A chaser also stated this memorable line. "I send the saw down sharp, and it always comes back dull." One could philosophize a bit about that line and how it could relate to other things in life.
Thanks Patty. The best saw filer I know, his chains are incredible, uses the same technique. He files without any guide and files rakers by feel, a swipe or two every three filings.
 
I can't comment on angles or depths, because I'd be guessing. BUT since we have a ton of sandy soil here I can comment on what helps to keep chains sharper for a longer period of time. I use semi-chisel vs. any other, AND I had all my chains cryogenecially treated.
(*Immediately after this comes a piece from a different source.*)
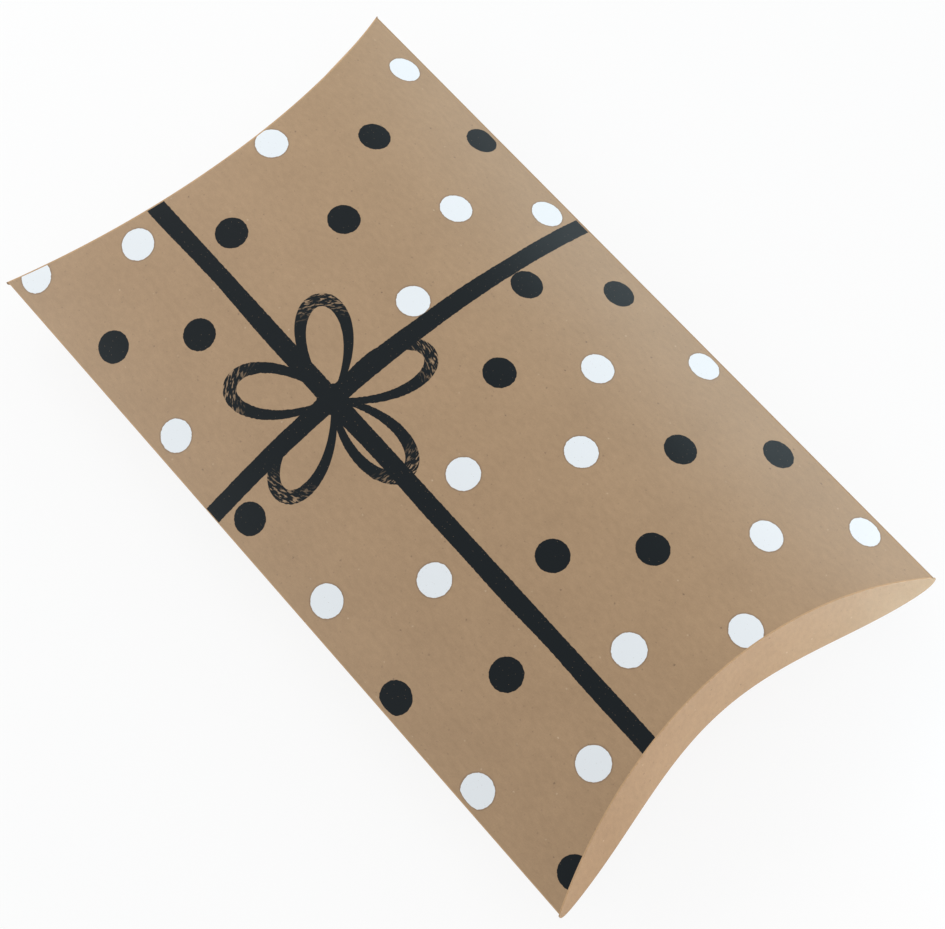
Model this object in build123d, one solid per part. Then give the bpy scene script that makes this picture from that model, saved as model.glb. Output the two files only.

That seems to make the intervals between sharpening a bit longer and if I do hit sand, it doesn't seem to dull as fast or as bad. I've seen the chain throwing sparks in the evening when cutting the tops of trees, so I think the squirrels have carried sand up in the trees on their paws. It seems to be worse in the crotches of the trees than any other place on the tree besides the stump in the root flare area.
For several years I worked on summer job in a river channel where sand was a major issue. The trees were submerged every winter so the fine sand was all the way to the tree tops. Each of us cut hundreds of trees each day and semi-chisel was the way to go. The chains lasted a week and became too stretched to function. The sprocket nose bars lasted from three hours to a week. I switched to hard nose bars and that problem was solved. Semi-chisel filed at 35 degrees and 30 thousands worked the best.
 
The guys working in the blast area after St. Helens blew just carried a zillion chains. Some of the FS folks who went in after for site prep and planting would find some of the stashes of chains that were left, or forgotten.

It wasn't fun to cut in and my former neighbor said he lucked out and had a contract cutting on the Olympic Peninsula so didn't have to deal with volcanic ash.